Consider the following problem
Let the integral of a real function of 3 real variables $F(x,y,z)$ over some volume $V$ of $R^{3}$ vanish,
$\int$$\int$$\int$$dxdydz$ $F(x,y,z)$$=0$
Now assume this continues to hold for any finite volume $V$ contained in a larger volume $V'$ of $R^{3}$.
Can I say the integrand is necessarily zero over $V'$?
This seems to be valid for definite integrals on a line (although I'm also not sure), and I feel the function would have to vanish, but I don't see how to prove this.
Sure, the function must be zero almost everywhere, under the minimal assumption that it is measurable. Note that these are very reasonable and non-restrictive conditions:
Although the question is stated in $\mathbb{R}^3$, the result actually holds on measure spaces more generally, and in my opinion the reasoning behind the result is easier to understand in this more general setting.

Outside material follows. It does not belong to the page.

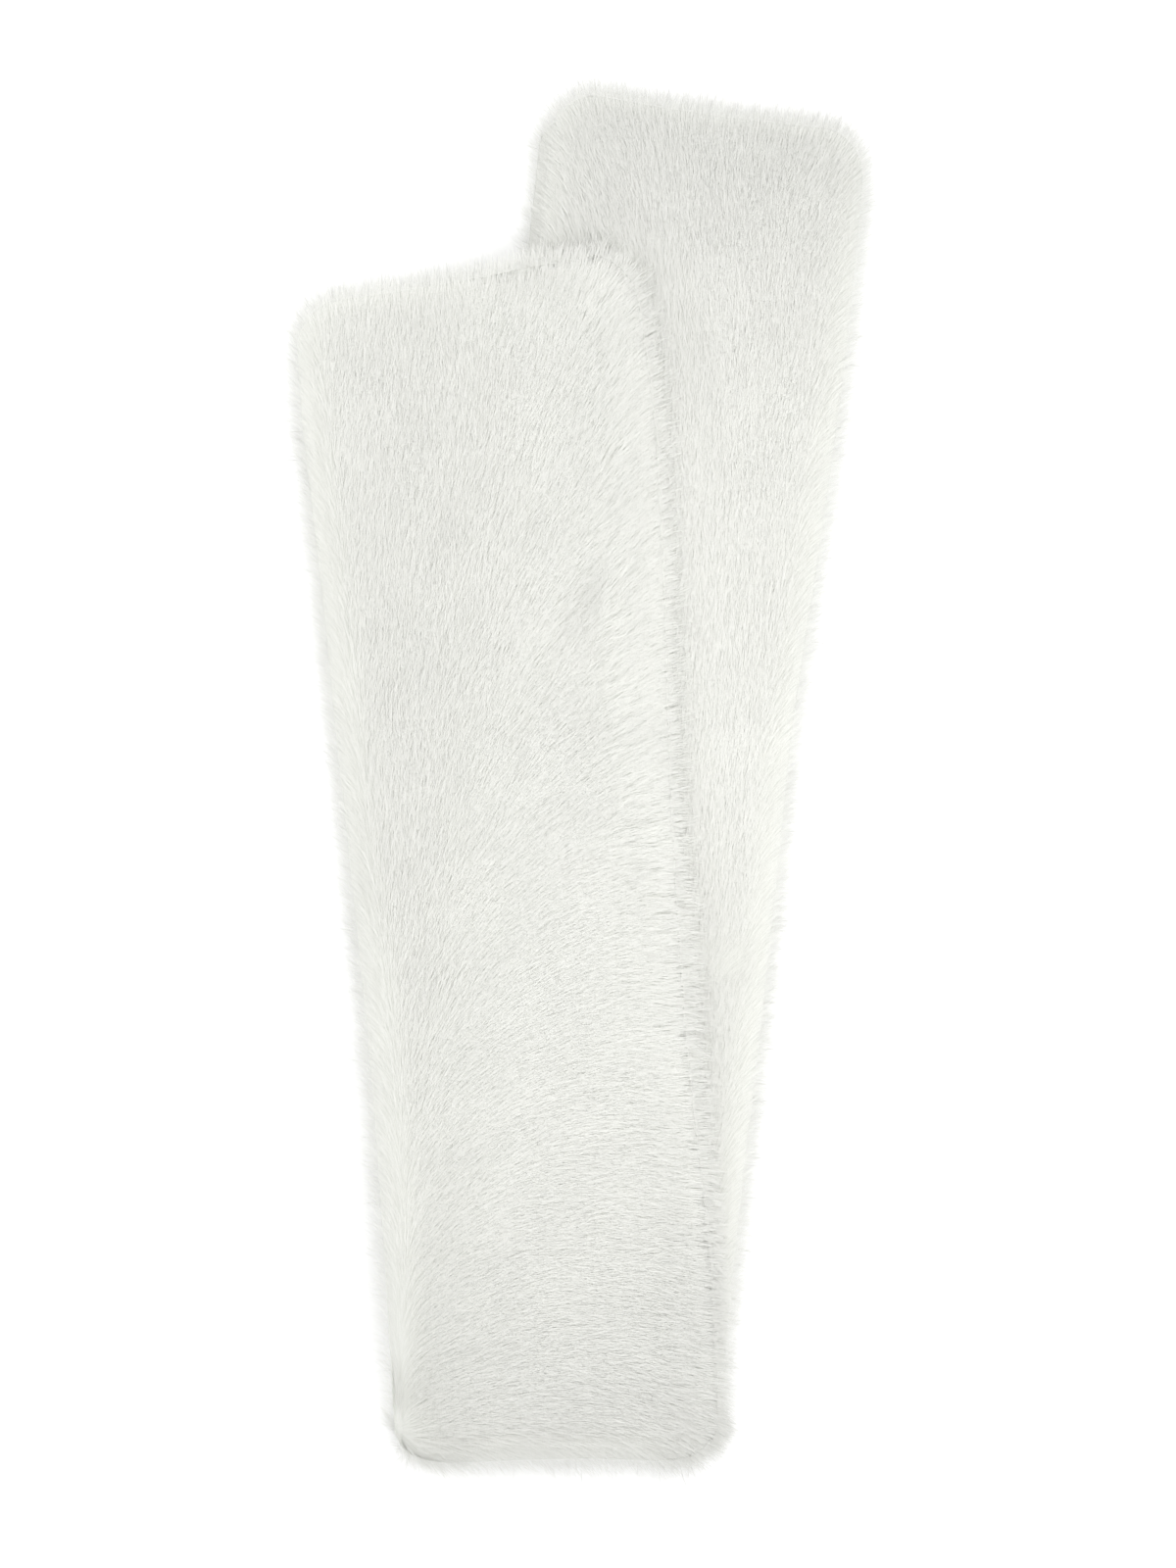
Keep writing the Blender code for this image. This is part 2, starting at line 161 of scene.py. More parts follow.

The argument is straightforward. Suppose for the sake of contradiction that the integral of your function over any measurable set is zero, yet the function itself is strictly nonzero on some set $V$ with positive measure.
Decompose $V$ into the union of a piece where the function is strictly positive and another piece where the function is strictly negative. Since our function is measurable, these pieces are measurable (they are the intersection of a measurable set with the pullback of a measurable set under a measurable function). Furthermore, at least one of these pieces must have positive measure, since their union is $V$, which has positive measure. The integral over that piece must then be nonzero*, a contradiction.
*For a proof that the integral of a strictly positive (or strictly negative) function over a set of positive measure is nonzero, see the answer to the question here: Lebesgue integral of a positive function on a set of positive measure . The basic premise is to decompose your set into a countable union of subsets where your function is bounded away from zero by successively smaller and smaller tolerances. Since the countable union of measure zero sets has measure zero, at least one of these subsets must have positive measure, and so the integral on that subset is strictly nonzero.
For some further intuition about this result and why it should be true physically, imagine that your function represents temperature in a room. If you measure the temperature in the room with a thermometer, you don't get the exact temperature at a point - rather, you get a local average temperature over a small region of space around the thermometer tip. This local "average temperature" is essentially the integral of your function over that set of space, divided by its volume. The more spatially accurate the thermometer, the smaller the volume of integration.
If the integral of the temperature function is zero over all volumes of space, that is like saying that any thermometer you use to measure it, no matter how accurate, will always say that the room has temperature zero. There is no physical measurement possible that can distinguish the temperature field from the zero field.